EXERCISE GOAL:
Will you repeat only the lines beginning at the one that mentions "Model this object" and ending at the one that mentions "const QUILT_START = 24;", both of them included, exactly?
--- RECORDS FOR THE TASK ---
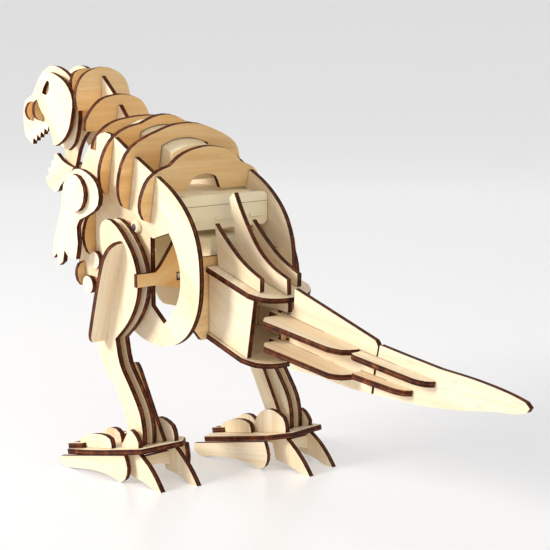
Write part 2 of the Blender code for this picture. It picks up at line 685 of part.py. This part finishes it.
def claw(name, x, shift, front, rear, top):
    """Heel spur: a hump above the sole, and a curved spike behind it that reaches the floor."""
    low = 6.0
    return sheet(name, lengthwise(x, shift), [
        corner(rear, sole_top(rear) - PLY - GAP), (rear + 8, 12.2), (rear + 14.5, 6.5), corner(rear + 20, 0),
        corner(rear + 14, 0), (rear + 4, 2.2), corner(rear - 8, 3.4), corner(rear - 11, low + 6.5),
        corner(front, sole_top(front) - PLY - GAP - 0.4), corner(front, sole_top(front) + 1.2),
        (front + 5, (sole_top(front) + top) / 2 + 3), ((front + rear) / 2, top), (rear - 2.5, top - 2.6),
        corner(rear, sole_top(rear) + 3),
    ])


# ---------------------------------------------------------------- assembly

def pivot_at(name, x, y, z):
    empty = bpy.data.objects.new(name, None)
    bpy.context.scene.collection.objects.link(empty)
    empty.location = (Vector((x, y, z)) + DATUM) * MM
    return empty


def parent_to(pivot, names):
    for name in names:
        piece = bpy.data.objects[name]
        piece.parent = pivot
        piece.matrix_parent_inverse = Matrix.Translation(-pivot.location)


def main():
    for obj in list(bpy.data.objects):
        bpy.data.objects.remove(obj, do_unlink=True)
    side_plate("side_plate_left", SIDE_X)
    side_plate("side_plate_right", -SIDE_X)
    ribs()
    neck()
    chest()
    battery_box()
    motor_housing()
    gearbox()
    tail_box()
    back_fins()
    tail()
    skull()
    lower_jaw(pivot_at("jaw_axis", 0, *JAW_AXIS))
    arm(1, "left", pivot_at("shoulder_left_axis", ARM_X, *SHOULDER))
    arm(-1, "right", pivot_at("shoulder_right_axis", -ARM_X, *SHOULDER))
    leg(1, "left", 0.0, HIP_LEFT_Y, pivot_at("hip_left_axis", 20, HIP_LEFT_Y, HIP_Z))
    leg(-1, "right", STRIDE, HIP_RIGHT_Y, pivot_at("hip_right_axis", -20, HIP_RIGHT_Y, HIP_Z))
    parent_to(pivot_at("tail_axis", 0, TAIL_AXIS_Y, 84), (
        "tail_blade_front", "tail_blade_rear", "tail_vane_upper", "tail_vane_lower", "tail_tip_upper",
        "tail_tip_lower",
    ))
    make_slots()


main()
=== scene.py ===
"""Looks of the walking tyrannosaur jigsaw: burnt-edged plywood, cream plastic and a pale studio bowl."""
import math

import bmesh
import bpy
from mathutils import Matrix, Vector


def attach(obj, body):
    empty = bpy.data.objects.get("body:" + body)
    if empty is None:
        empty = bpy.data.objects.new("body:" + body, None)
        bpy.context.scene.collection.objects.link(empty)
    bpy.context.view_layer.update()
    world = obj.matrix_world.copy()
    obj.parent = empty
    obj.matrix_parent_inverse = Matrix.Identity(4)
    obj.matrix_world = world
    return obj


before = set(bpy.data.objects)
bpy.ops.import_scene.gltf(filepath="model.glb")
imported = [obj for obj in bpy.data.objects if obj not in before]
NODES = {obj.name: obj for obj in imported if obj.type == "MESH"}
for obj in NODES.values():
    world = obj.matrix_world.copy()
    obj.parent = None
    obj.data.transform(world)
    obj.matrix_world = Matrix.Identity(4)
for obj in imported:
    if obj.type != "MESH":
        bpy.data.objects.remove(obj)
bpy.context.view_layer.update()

MM = 0.001
X_AXIS = Vector((1, 0, 0))
Y_AXIS = Vector((0, 1, 0))
Z_AXIS = Vector((0, 0, 1))

# The small parts are placed in the drawing's millimetres; adding this to Y gives the row frame.
DATUM_Y = -11.5
PLY = 3.0

# Round caps on the ends of the breast frames: (x, y, z) of the inner face on the left side.
CHEST_CAPS = ((34.2, -72.0, 114.6), (34.2, -79.0, 99.6))
CHEST_CAP_RADIUS = 5.0

# Crank head beside each thigh: (x, y, z) of its inner face, with x measured outwards.
CRANK_LEFT = (34.1, -33.5, 137.4)
CRANK_RIGHT = (46.1, 2.0, 121.0)
CRANK_RADIUS = 3.4
CRANK_LENGTH = 2.2
CRANK_CHAMFER = 0.5
CRANK_SCREW_RADIUS = CRANK_RADIUS * 0.55
CRANK_SCREW_RISE = 0.5
CRANK_SCREW_CHAMFER = 0.3
DISC_SIDES = 32

# Battery box: bead round the lid's joint, catch ledges on the rear wall, screws and grip on the lid.
BOX_HALF = 30.5
LID_TOP = 155.0
SEAM_HALF = BOX_HALF + 0.3
SEAM_Y = (-58.3, 0.4)
SEAM_Z = (148.7, 149.5)
LEDGES_X = ((-25.2, -17.2), (-7.0, 7.0), (17.2, 25.2))
LEDGE_Y = (0.0, 1.4)
LEDGE_Z = (141.8, 143.2)
LID_SCREWS = ((-25.0, -6.0), (25.0, -6.0))
LID_SCREW_RADIUS = 2.3
LID_SCREW_RISE = 0.35
LID_SCREW_SIDES = 28
LIP_X = (-21.0, 21.0)
LIP_Y = (-4.2, -3.0)
LIP_RISE = 0.5
RIB_X = (-7.0, 7.0)
RIB_Y = (-12.0, -11.2)
RIB_STEP = 1.6
RIB_RISE = 0.4
RIB_COUNT = 5

# Cosine between a surface and its sheet: burnt edge up to the first, clean face from the second.
EDGE_FULL = 0.55
EDGE_NONE = 0.80

# Joined pieces: |x| of the middle of their upright plates in millimetres, and half a plate in metres.
LEG_PLATES = (44.5,)
CLAW_PLATES = (28.4, 49.6)
KNUCKLE_PLATES = (24.0, 38.0, 54.0)
PLATE_REACH = 0.001502
TOP_CLEARANCE = 0.2
FIN_LEAN = math.radians(18.3)
FIN_NORMAL = Vector((0, -math.cos(FIN_LEAN), math.sin(FIN_LEAN)))

# No sheet's normal is square to this direction, so it tells a normal from its opposite.
HALF_SPACE = Vector((0.31, 0.53, 0.79))
GRAIN_TRIES = 24
# Sheets whose normal lies this close to Y get the painted shade tone.
CROSSWISE = 0.7
SHEET_SHIFT = 0.37
CAPS_SEED = 90

# Darkest, middle and palest tone of the figure: pale sapwood, and a darker, warmer tone for the cross
# frames, which is painted shade, since they face away from the key light.
SAPWOOD = ((0.82, 0.65, 0.43), (0.89, 0.76, 0.56), (0.94, 0.83, 0.66))
PAINTED_SHADE_WOOD = ((0.76, 0.47, 0.19), (0.84, 0.57, 0.27), (0.90, 0.67, 0.36))
FIGURE_STOPS = (0.30, 0.50, 0.72)
FIBRE_TINTS = ((0.34, (0.86, 0.80, 0.72)), (0.60, (1.0, 1.0, 1.0)))
FIBRE_STRENGTH = 0.65
FLECK = (0.55, 0.36, 0.18)
FLECK_LEVEL = 0.71
FLECK_STRENGTH = 0.3
BURNT_TONES = (
    (0.28, (0.012, 0.002, 0.001)), (0.46, (0.060, 0.011, 0.002)), (0.64, (0.14, 0.032, 0.007)),
    (0.80, (0.29, 0.095, 0.028)),
)
SCORCH_SHARE = 0.75
LAYER_SHARE = 0.25

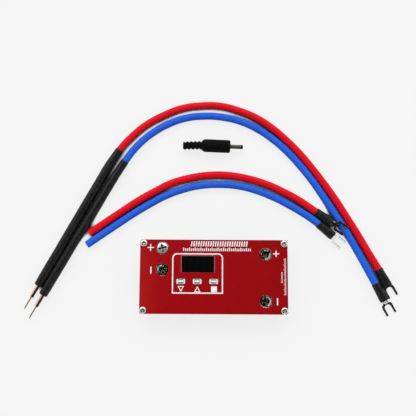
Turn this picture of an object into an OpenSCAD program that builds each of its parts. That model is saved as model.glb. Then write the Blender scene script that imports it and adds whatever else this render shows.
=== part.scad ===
// Pocket spot welder kit: a board sandwich with a display, three keys and four
// screw terminals, two welding leads, two supply leads and a loose round plug.
// Millimetres. +Z is up, +Y is the back of the unit, and the origin is the middle
// of the unit on the surface that everything lies on.

/* [Boards] */
// Length of the front panel and power board, left to right
board_l = 120; // [118:1:140]
// Width of the front panel and power board, front to back
board_w = 60; // [59:1:80]
// Thickness of each circuit board
board_t = 1.6; // [1.2:0.2:2]
// Radius of the board corners
board_r = 2; // [1:0.5:3]
// Distance from each corner screw to the board edges
corner_inset = 3; // [2.9:0.1:4]
// Height of the feet under the power board
foot_h = 5; // [5:0.5:12]
// Gap between the power board and the front panel
gap_h = 10; // [10:0.5:14]

/* [Corner fixings] */
// Width across the flats of the hexagonal spacers and feet
hex_af = 5.5; // [5:0.5:5.5]
// Diameter of the corner screws and studs
corner_thread_d = 2.9; // [2.5:0.1:2.9]
// Diameter of the screw holes in the feet
foot_hole_d = 2.5; // [2:0.1:2.6]
// Diameter of the corner screw heads
corner_head_d = 5.6; // [5:0.1:5.8]
// Height of the corner screw heads
corner_head_h = 1.9; // [1.4:0.1:2.4]

/* [Terminals] */
// Width of the square brass posts
post_w = 10; // [9:0.5:10]
// Height of the brass posts
post_h = 4; // [3:0.5:4]
// Diameter of the terminal screws
terminal_thread_d = 5; // [4:0.5:5]
// Rise of a terminal screw in one turn
terminal_pitch = 0.8; // [0.7:0.05:0.8]
// Length of the terminal screws under the head
terminal_screw_l = 8; // [7:0.5:9]
// Diameter of the terminal screw heads
terminal_head_d = 9.6; // [8.5:0.1:9.8]
// Height of the terminal screw heads
terminal_head_h = 3.7; // [3:0.1:3.8]
// Diameter of the screwdriver holes in the front panel
driver_hole_d = 10.6; // [10.2:0.1:12]
// Turns by which the left plus screw stands open
open_turns = 3; // [0:0.5:3]

/* [Display and keys] */
// Width of the display window
window_w = 26.3; // [22:0.1:26.4]
// Height of the display window
window_h = 13.3; // [10:0.1:13.6]
// Distance between the keys
key_pitch = 13.35; // [12.5:0.05:14]
// Length of a key switch
key_body_l = 7; // [6:0.5:8]
// Width of a key switch
key_body_w = 4.2; // [4:0.1:4.4]
// Height of the key tops above the front panel
key_proud = 0.4; // [0.3:0.1:1]

/* [Leads] */
// Outer diameter of the cables
cable_d = 6.2; // [5:0.1:6.2]
// Outer diameter of the sleeves on the fork ends
fork_sleeve_d = 7.2; // [7:0.1:7.4]
// Length of the sleeves on the fork ends
fork_sleeve_l = 16; // [12:0.5:16]
// Outer diameter of the welding handles
handle_d = 7.4; // [7.2:0.1:7.4]
// Diameter of the welding rods
rod_d = 3.2; // [2:0.1:4]
// Length of welding rod that shows before the needle
rod_out_l = 11; // [6:0.5:20]
// Diameter of the welding needles
needle_d = 1.3; // [0.8:0.1:1.6]
// Length of the welding needles
needle_l = 11; // [6:0.5:14]

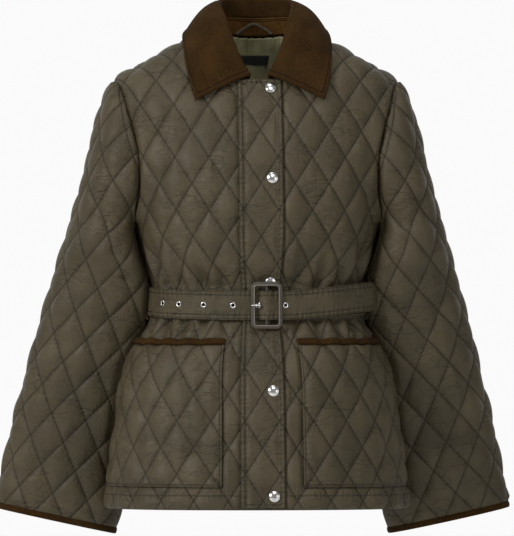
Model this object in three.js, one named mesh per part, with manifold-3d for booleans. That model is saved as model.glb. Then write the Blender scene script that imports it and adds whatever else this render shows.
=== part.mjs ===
// A hip-length quilted jacket with a cord collar, a snap placket, two patch pockets and a buckled belt.
// It keeps the hollow form of a garment that is worn. Millimetres, +Z up, the front faces -Y.
// The origin lies between the shoulders at the height of the neck base, where the wearer holds it up.

import * as THREE from "three";
import { mergeVertices } from "three/addons/utils/BufferGeometryUtils.js";
import Module from "manifold-3d";

// Quilting: the diamonds' size and how far each one puffs above its stitch lines
const DIAMOND_W = 47;
const DIAMOND_H = 72;
const COL = DIAMOND_W / 4;
const ROW = DIAMOND_H / 4;
const CLOTH = 2;
const PUFF = 4.4;
const PUFF_ROUND = 0.6;
const SEAM_GAP = 0.3;
const NEAR_EDGE = 4;
const QUILT_START = 24;

// Levels, measured down the cloth from the origin's height
const T_YOKE = 60;
const T_NECK_FRONT = 24;
const T_NECK_BACK = -48;
const T_ARMPIT = 240;
const T_WAIST = 330;
const T_HEM = 612;
const NECK_X = 72;
const NECK_LEVELS = [0, 0.3, 0.6, 0.85, 0.97, 1];
const TIP_X = 196;
const ROUNDNESS = 2.4;

// The body's level sections: half width, depth to the front and to the back, and the y of the side seam
const TORSO = [
  { z: 46, half: 50, front: 30, back: 38, seamY: 5 },
  { z: 38, half: 72, front: 36, back: 44, seamY: 5 },
  { z: 16, half: 118, front: 50, back: 57, seamY: 5 },
  { z: -3, half: 152, front: 62, back: 68, seamY: 5 },
  { z: -30, half: 196, front: 77, back: 80, seamY: 5 },
  { z: -60, half: 213, front: 92, back: 91, seamY: 5 },
  { z: -110, half: 206, front: 109, back: 102, seamY: 4 },
  { z: -180, half: 182, front: 121, back: 108, seamY: 2 },
  { z: -240, half: 163, front: 122, back: 107, seamY: 0 },
  { z: -276, half: 155, front: 116, back: 103, seamY: 0 },
  { z: -303, half: 146, front: 107, back: 97, seamY: 0 },
  { z: -330, half: 145, front: 106, back: 96, seamY: 0 },
  { z: -357, half: 147, front: 107, back: 98, seamY: 0 },
  { z: -386, half: 163, front: 118, back: 112, seamY: -1 },
  { z: -430, half: 179, front: 132, back: 121, seamY: -4 },
  { z: -480, half: 187, front: 138, back: 127, seamY: -7 },
  { z: -560, half: 198, front: 144, back: 133, seamY: -12 },
  { z: -612, half: 206, front: 147, back: 136, seamY: -15 },
];

// The armhole's edge: how far round from the centre line the cloth reaches at each level
const ARMHOLE = [
  { t: 24, front: 197, back: 197 },
  { t: 60, front: 187, back: 189 },
  { t: 96, front: 177, back: 182 },
  { t: 132, front: 172, back: 179 },
  { t: 168, front: 176, back: 182 },
  { t: 186, front: 183, back: 188 },
  { t: 204, front: 195, back: 198 },
  { t: 222, front: 211, back: 211 },
];

// Gathers that the belt pulls in: where each trough lies, its depth, and its reach above and below the belt
const FRONT_FOLDS = [
  { s: 5 * COL, depth: 5, above: 34, below: 26 },
  { s: 8 * COL, depth: 10, above: 46, below: 34 },
  { s: 11 * COL, depth: 8, above: 40, below: 40 },
  { s: 14 * COL, depth: 12, above: 58, below: 36 },
  { s: 17 * COL, depth: 9, above: 44, below: 40 },
];
const BACK_FOLDS = [
  { s: 3 * COL, depth: 9, above: 52, below: 40 },
  { s: 6 * COL, depth: 7, above: 42, below: 46 },
  { s: 9 * COL, depth: 11, above: 60, below: 38 },
  { s: 12 * COL, depth: 8, above: 44, below: 48 },
  { s: 15 * COL, depth: 10, above: 50, below: 36 },
];
const FOLD_WIDTH = 9;
const UNDER_BELT = 0.45;

// The arm hangs out from the shoulder tip by this angle. Sections square to it, along its length
const ARM_ANGLE = THREE.MathUtils.degToRad(12.3);
const ARM_LENGTH = 597;
const ARM_ARMPIT = 208;
const SLEEVE = [
  { w: 0, inner: -8, outer: 0, y: 5, depth: 10 },
  { w: 22, inner: -18, outer: 4.5, y: 5, depth: 26 },
  { w: 50, inner: -44, outer: 7.5, y: 5, depth: 48 },
  { w: 82, inner: -62, outer: 9, y: 5, depth: 62 },
  { w: 114, inner: -72, outer: 10, y: 4, depth: 69 },
  { w: 146, inner: -78, outer: 11, y: 3, depth: 72 },
  { w: 208, inner: -80, outer: 14, y: 1, depth: 71 },
  { w: 234, inner: -86, outer: 16, y: 4, depth: 68.5 },
  { w: 264, inner: -112, outer: 18.3, y: 17, depth: 65.7 },
  { w: 296, inner: -123, outer: 20.7, y: 25, depth: 63 },
  { w: 340, inner: -126, outer: 24, y: 33, depth: 59 },
  { w: 420, inner: -130, outer: 28, y: 52, depth: 54 },
  { w: 500, inner: -132, outer: 30, y: 72, depth: 50 },
  { w: 597, inner: -136, outer: 31, y: 88, depth: 47 },
];
const CAP_ROWS = [
  { t: 24, w: 22 },
  { t: 60, w: 50 },
  { t: 96, w: 82 },
  { t: 132, w: 114 },
  { t: 168, w: 146 },
  { t: 186, w: 162 },
  { t: 204, w: 178 },
  { t: 222, w: 193 },
];
const ARM_GAP = 8;
const ARM_GAP_SLOPE = 0.6;
const ARM_GAP_WAIST = 9;

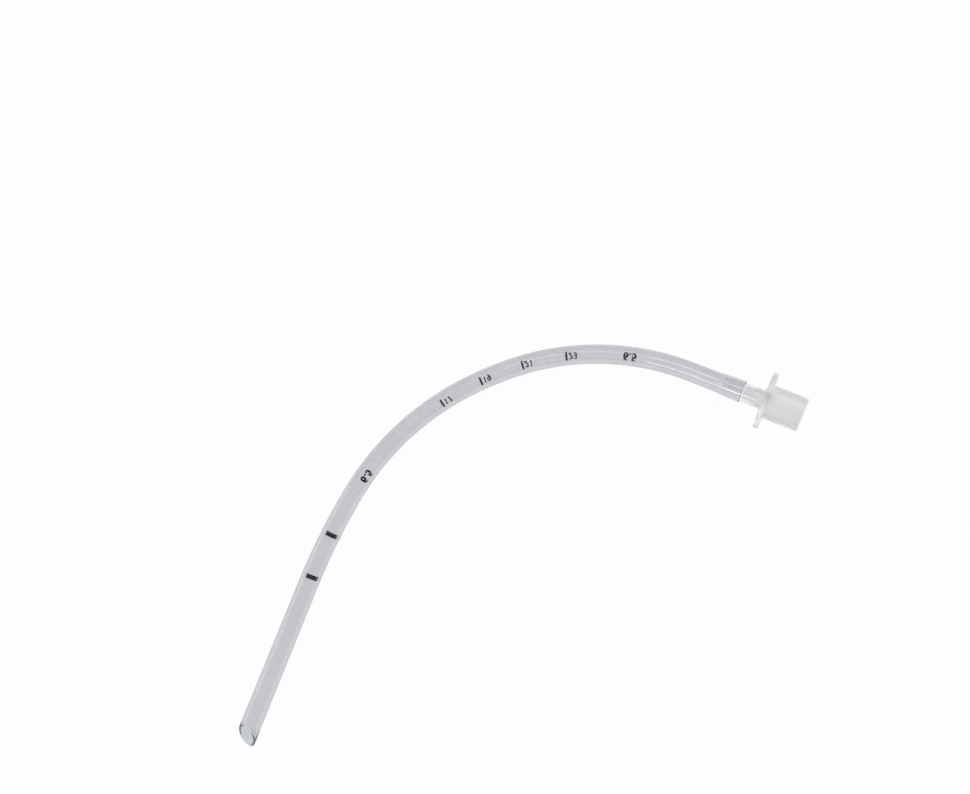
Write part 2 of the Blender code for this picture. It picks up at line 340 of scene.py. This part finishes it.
---
THE OUTPUT:
Model this object in three.js, one named mesh per part, with manifold-3d for booleans. That model is saved as model.glb. Then write the Blender scene script that imports it and adds whatever else this render shows.
=== part.mjs ===
// A hip-length quilted jacket with a cord collar, a snap placket, two patch pockets and a buckled belt.
// It keeps the hollow form of a garment that is worn. Millimetres, +Z up, the front faces -Y.
// The origin lies between the shoulders at the height of the neck base, where the wearer holds it up.

import * as THREE from "three";
import { mergeVertices } from "three/addons/utils/BufferGeometryUtils.js";
import Module from "manifold-3d";

// Quilting: the diamonds' size and how far each one puffs above its stitch lines
const DIAMOND_W = 47;
const DIAMOND_H = 72;
const COL = DIAMOND_W / 4;
const ROW = DIAMOND_H / 4;
const CLOTH = 2;
const PUFF = 4.4;
const PUFF_ROUND = 0.6;
const SEAM_GAP = 0.3;
const NEAR_EDGE = 4;
const QUILT_START = 24;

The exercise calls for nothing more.